- El Saff Location in Egypt
- Coordinates: 29°34′38″N 31°17′26″E﻿ / ﻿29.577222°N 31.290556°E
- Country: Egypt
- Governorate: Giza

Population (2018)
- • Total: 59,348
- Time zone: UTC+2 (EET)
- • Summer (DST): UTC+3 (EEST)

= El Saff =

El Saff (الصف) is a city in the Giza Governorate, Egypt. Its population was estimated at 59,000 people in 2018.

==Background==
El Saff is a Markaz and city located about 30 km south of Helwan, which includes more than 30 villages, and it follows the Giza Governorate, although it is located on the eastern bank of the Nile River, opposite Al-Ayyat B center. To the west is the Nile River, and from the east is the Eastern desert. The city is known for the clay brick factories that spread widely over the area and the villages of Askar, Al-Wadi, and Abu Abu Sa’id.

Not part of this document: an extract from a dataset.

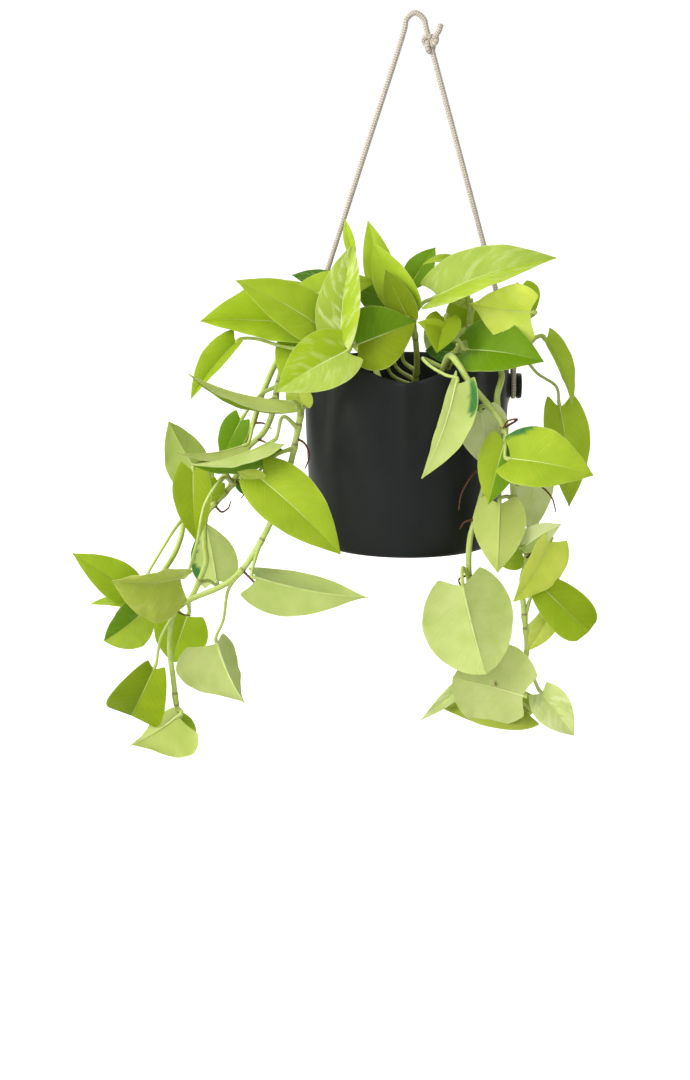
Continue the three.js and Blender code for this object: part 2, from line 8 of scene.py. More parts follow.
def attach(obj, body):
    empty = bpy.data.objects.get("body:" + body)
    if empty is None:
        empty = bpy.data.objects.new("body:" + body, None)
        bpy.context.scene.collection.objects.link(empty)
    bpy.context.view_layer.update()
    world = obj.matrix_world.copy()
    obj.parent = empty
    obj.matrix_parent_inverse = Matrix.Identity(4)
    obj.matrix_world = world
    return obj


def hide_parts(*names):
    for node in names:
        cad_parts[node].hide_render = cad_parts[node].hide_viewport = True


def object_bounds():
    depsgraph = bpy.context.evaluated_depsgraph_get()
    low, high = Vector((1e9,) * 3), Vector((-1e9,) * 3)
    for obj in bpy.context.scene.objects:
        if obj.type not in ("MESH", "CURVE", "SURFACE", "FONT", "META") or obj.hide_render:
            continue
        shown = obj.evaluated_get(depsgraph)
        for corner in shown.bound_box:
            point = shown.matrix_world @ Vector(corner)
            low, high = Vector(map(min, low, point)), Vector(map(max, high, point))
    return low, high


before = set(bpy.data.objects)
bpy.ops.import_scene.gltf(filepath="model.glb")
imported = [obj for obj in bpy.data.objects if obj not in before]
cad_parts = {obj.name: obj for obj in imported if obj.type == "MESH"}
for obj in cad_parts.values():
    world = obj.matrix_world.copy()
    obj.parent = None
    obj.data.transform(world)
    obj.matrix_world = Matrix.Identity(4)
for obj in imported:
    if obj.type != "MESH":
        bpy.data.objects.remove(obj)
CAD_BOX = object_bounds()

bl_info = {
    "name": "Golden Pothos in a Hanging Pot",
    "version": (1, 0, 0),
    "blender": (4, 5, 0),
    "location": "View3D > Sidebar > Pothos",
    "description": "Adds a trailing golden pothos, its moulded hanging pot, soil and braided rope",
    "category": "Object",
}

# Places are written in millimetres from the centre of the pot's underside, and the row's origin
# is the point that the rope hangs from.
HANG_POINT = np.array((5.0, 0.0, 453.0))
MM = 0.001


def in_row(places):
    return (np.asarray(places, float) - HANG_POINT) * MM


# Sizes and colours that a user would change


def length(name, description, millimetres, **more):
    return bpy.props.FloatProperty(
        name=name, description=description, default=millimetres * MM, unit="LENGTH",
        precision=4, **more,
    )


def share_of(name, description, value):
    return bpy.props.FloatProperty(
        name=name, description=description, default=value, min=0, max=1, subtype="FACTOR"
    )


def srgb(hex_code):
    return tuple(int(hex_code[i : i + 2], 16) / 255 for i in (1, 3, 5))


def linear(colour):
    """An sRGB colour, as a hex code or three shares, as the linear colour that shaders take."""
    values = srgb(colour) if isinstance(colour, str) else tuple(colour)
    return tuple(v / 12.92 if v <= 0.04045 else ((v + 0.055) / 1.055) ** 2.4 for v in values) + (1,)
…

The most famous cities in El Saff Markaz:

- El Saff El Balad village
- Ghamza AL Kubra village
- Al Akhsas village
- El Shobak El Sharqy village
- Kafr Tarchan village
- Askar village
- El Wadi village
- Al Aquas wel Fahmyen village
- Nazlet El Eryan village
- El Shorfa village
- El Desmy village

Most of the villages and areas of the center are located to the east and west of the desert road to Upper Egypt, which connects the center to Upper Egypt, Cairo and Helwan. The army also made a road over the markaz about 15 km connecting the center to Cairo, the ring road and the highway over Cairo. According to tradition, the Prophet Moses was born in the village of Askar.